Как справедливо заметил Бихан, европейский марксизм, представлявший собой антинациональное учение, приобрел в России национальный — и притом антиевропейский характер. И отторжение европейского влияния, и обусловленный революцией поворот к Востоку в одинаковой степени были связаны с новой интерпретацией идей, история которых уходила далеко в глубь петербургского периода, если не дальше. В том обстоятельстве, что внешне этот поворот к Азии основывался на европейских, марксистских предпосылках, отразилась вся двойственность русской революции — западнической и в то же время антизападной.

Когда до свержения петербургского самодержавия еще оставалось больше десятка лет, в творчестве поэтов, принадлежавших к группировкам, которые самим своим возникновением были, казалось бы, обязаны западноевропейским эстетическим доктринам — символизму, имажинизму и т. д. — появляется представление об азиатских чертах России{963}.

Клюев, например, писал о «душе мужицкого рая», называя ее «Земля моя, Белая Индия», преисполненная тайн и чудес азиатских{964}. Клюевское описание «Белой Индии» во многом проистекает из средневековых русских представлений об Индии, стране, в которой якобы нет властителей и вельмож, нет зависти, купли, продажи и разбоя, стране, где правит пресвитер Иоанн{965}.

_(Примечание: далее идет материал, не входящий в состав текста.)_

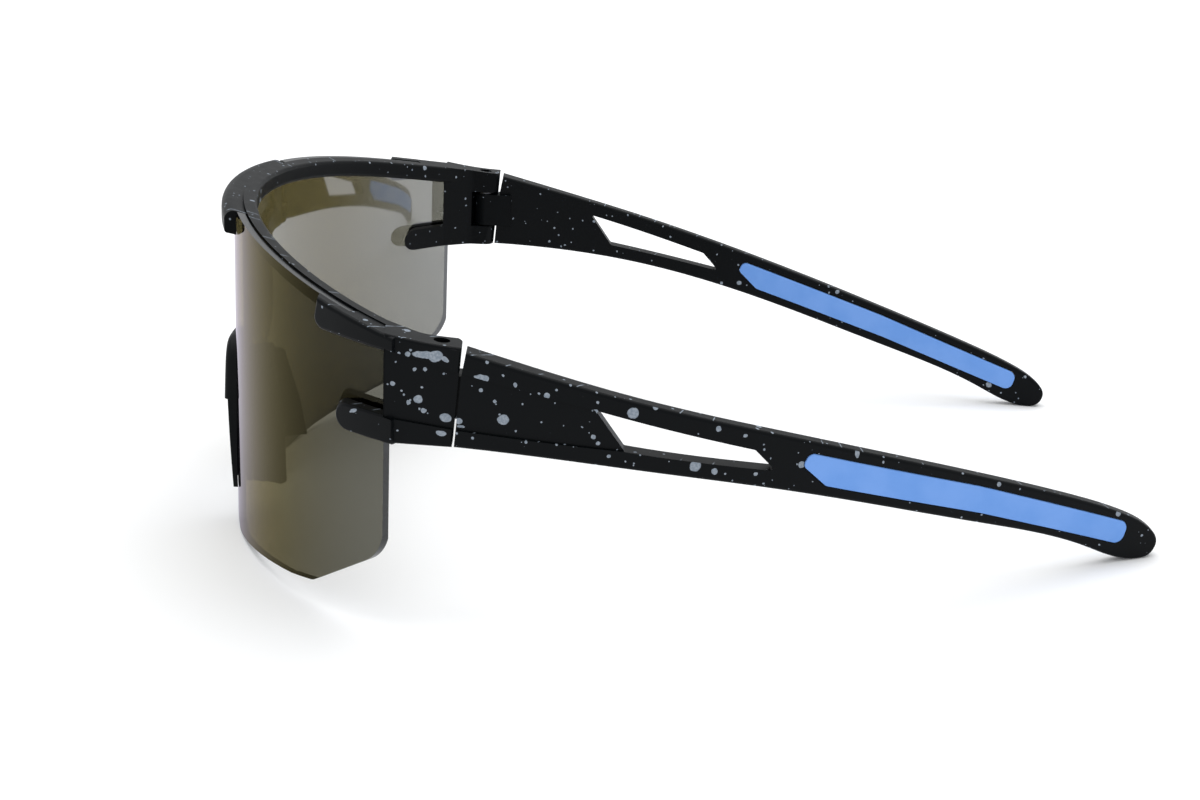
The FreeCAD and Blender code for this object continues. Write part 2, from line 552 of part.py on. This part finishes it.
def main():
    left = {
        "temple": make_temple(),
        "temple_grip": make_grip(),
        "hinge_screw": make_screw(),
        "hinge_nut": make_nut(),
        "hinge_washer": make_washer(),
    }
    nodes = {
        "brow_frame": make_brow_frame(),
        "shield_lens": make_lens(),
        "nose_clip": make_nose_clip(),
        "nose_saddle": make_nose_saddle(),
    }
    for name, shape in left.items():
        nodes[name + "_left"] = shape
        nodes[name + "_right"] = mirrored(shape)
    tilt = standing_tilt(nodes["shield_lens"], nodes["temple_left"])
    for shape in nodes.values():
        shape.rotate(Vec(0, 0, 0), Vec(1, 0, 0), tilt)
    whole = Part.makeCompound(list(nodes.values())).optimalBoundingBox()
    shift = Vec(0, -(whole.YMin + whole.YMax) / 2, -whole.ZMin)
    for name, shape in nodes.items():
        shape.translate(shift)
        shape.exportStep("parts/" + name + ".step")
        print(name, "solids", len(shape.Solids), "volume", round(shape.Volume, 1))
    print("tilt", round(tilt, 4), "shift", shift)
    return tilt, shift


os.makedirs("parts", exist_ok=True)
placement = main()
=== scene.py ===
import bmesh
import bpy
import json
import math
from mathutils import Matrix, Vector

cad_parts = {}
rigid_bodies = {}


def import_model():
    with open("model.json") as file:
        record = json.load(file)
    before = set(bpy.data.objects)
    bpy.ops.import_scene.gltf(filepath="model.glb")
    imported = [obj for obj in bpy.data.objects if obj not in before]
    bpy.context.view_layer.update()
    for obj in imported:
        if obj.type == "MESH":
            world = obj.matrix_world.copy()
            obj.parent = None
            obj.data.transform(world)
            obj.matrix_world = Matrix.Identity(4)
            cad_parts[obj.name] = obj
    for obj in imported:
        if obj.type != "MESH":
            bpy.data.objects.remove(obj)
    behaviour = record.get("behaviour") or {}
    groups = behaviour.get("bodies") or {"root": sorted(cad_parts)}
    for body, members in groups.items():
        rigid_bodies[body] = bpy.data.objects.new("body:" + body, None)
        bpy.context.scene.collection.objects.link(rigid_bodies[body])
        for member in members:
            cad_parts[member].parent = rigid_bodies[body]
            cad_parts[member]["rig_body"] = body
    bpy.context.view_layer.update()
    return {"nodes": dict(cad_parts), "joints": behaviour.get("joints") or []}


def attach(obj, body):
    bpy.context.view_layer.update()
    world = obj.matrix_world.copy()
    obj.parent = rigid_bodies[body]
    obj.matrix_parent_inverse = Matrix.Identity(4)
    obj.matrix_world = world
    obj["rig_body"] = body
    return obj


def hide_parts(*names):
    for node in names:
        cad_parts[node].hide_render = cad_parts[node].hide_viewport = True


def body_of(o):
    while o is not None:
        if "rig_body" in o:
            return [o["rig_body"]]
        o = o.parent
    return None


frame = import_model()
nodes = frame["nodes"]

# ---- Brow frame ----
# One injection moulding in matt black nylon: a bar behind the lens, three hooks over the lens's top
# edge, and an end piece with a hinge lug and a fork at each side. Grey paint is flicked over it
# before assembly, so dots lie on every face and thin streaks cross the top of the bar.
LENS_RADIUS = 0.0825
AXIS_UPRIGHT = Vector((0, 0.0487, 0))
HINGE_UPRIGHT = Vector((0.0671, 0.0087, 0.0033))
BLACK_PLASTIC = (0.0022, 0.0029, 0.0036, 1)
PAINT = (0.20, 0.235, 0.28, 1)
PAINT_WORN = (0.30, 0.335, 0.38, 1)
# Flicked drops: how far apart, smallest and largest radius in metres, share of places used, seed.
DROPS = [(0.0013, 0.00012, 0.00030, 0.60, 0.31), (0.0036, 0.0003, 0.0007, 0.30, 0.77),
         (0.0120, 0.0006, 0.0010, 0.15, 0.53)]
DROP_EDGE = 0.00006
STREAKS_PER_METRE = 220.0
STREAK_HALF_WIDTH = 0.00013
STREAK_LEAN = 0.35
STREAK_SHARE = 0.5
ARM_DEPTH = 0.004

left_hinge = next(joint for joint in frame["joints"] if joint["name"].startswith("left"))
tilt = math.atan2(-left_hinge["axis"][1], left_hinge["axis"][2])
lean = Matrix.Rotation(tilt, 4, "X")
stand = Matrix.Translation(Vector(left_hinge["pos_m"]) - lean @ HINGE_UPRIGHT) @ lean


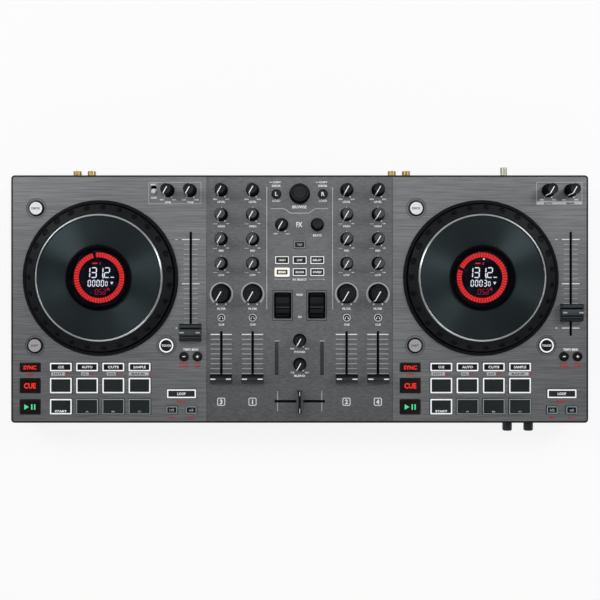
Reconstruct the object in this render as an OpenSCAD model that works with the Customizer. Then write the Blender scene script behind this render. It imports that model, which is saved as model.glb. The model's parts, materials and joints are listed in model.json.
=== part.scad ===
// DJ controller: two decks with jog wheels either side of a four-channel mixer.
// Millimetres. The origin is on the table under the middle of the case,
// X to the right, Y away from the player, Z up. The case is as wide, deep and
// high as what it holds: a deck's controls are placed from the edges of its face
// plate, the mixer's from the rear rim, and the heights are stacked up from the feet.

/* [Case] */
// Radius of the case's upright corners
corner_r = 3.5; // [2:0.5:6]
// Thickness of the case walls
wall_t = 2.6; // [2:0.1:3]
// Width of the black rim that shows around the face plates
rim_w = 1.5; // [1:0.1:1.8]
// Height of the tray, from its floor to the seam
tray_h = 7.5; // [7:0.1:8]
// Thickness of the tray's floor
floor_t = 2.5; // [2:0.1:3]
// Width and height of the slope round the tray's lower edge
tray_slope = 5; // [2:0.5:5.5]
// Thickness of the ledge and the cross rails under the face plates
ledge_t = 3; // [2:0.1:4]
// How far the ledge reaches in from the rim
ledge_w = 2.5; // [2:0.1:3]
// Width of a cross rail
rail_w = 6; // [5:0.5:7]
// Height of a rubber foot
foot_h = 4.5; // [3:0.1:6]
// Radius of a rubber foot
foot_r = 9; // [6:0.5:12]
// How far a foot's centre is from the case's sides, and from its front or rear
foot_inset = [36, 24]; // [20:1:60]
// How far a case screw's centre is from the case's sides
screw_inset = 10; // [9:0.5:12]
// How far the outer rail screws are from the case's front and rear
rail_screw_inset = 40; // [34:1:60]
// Radius of the columns that the case screws bite into
column_r = 4; // [3.5:0.1:4.5]

/* [Face plates] */
// Thickness of the face plates
plate_t = 2; // [1.6:0.1:2.5]
// Gap round each face plate
plate_gap = 0.15; // [0.1:0.05:0.3]
// Depth of the dish round each round button
dish_depth = 0.5; // [0.2:0.1:1]
// Radius of that dish
dish_r = 9.9; // [9:0.1:11]

/* [Jog wheels] */
// Radius of the turning wheel
jog_r = 73.3; // [62:0.1:84]
// Width of the bezel's flange outside its cup
bezel_w = 2.2; // [1.6:0.1:4]
// Height of the bezel's flange above the plate
bezel_h = 2.3; // [1.5:0.1:3]
// Width of the grip band, from the bright ring out to the wheel's edge
grip_w = 8.8; // [7:0.1:12]
// Width of the bright ring
ring_w = 1.5; // [1:0.1:2.5]
// Height of the bright ring above the plate
jog_rise = 10; // [8:0.5:12]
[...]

Для Николая Клюева Революция была слиянием России и Востока, Юга и Севера, вплоть до апокатастасиса; в его глазах она являлась завершением братства тварного мира{966}. Тема Китеж-града, занимавшая в его творчестве столь важное место, имела отношение не только к России, но и к Востоку — Азии, к которой «он безраздельно относил послереволюционную Россию»{967}. В произведении под хилиастическим заглавием «Четвертый Рим» Клюев мечтал о времени, когда: «Подарят саван по заводским трубам / Великой Азии пески»{968}. Клюев проклинал этот Запад «заводских труб»: «Сгинь Запад — змея и блудница. / Мой суженый — отрок Восток»{969}.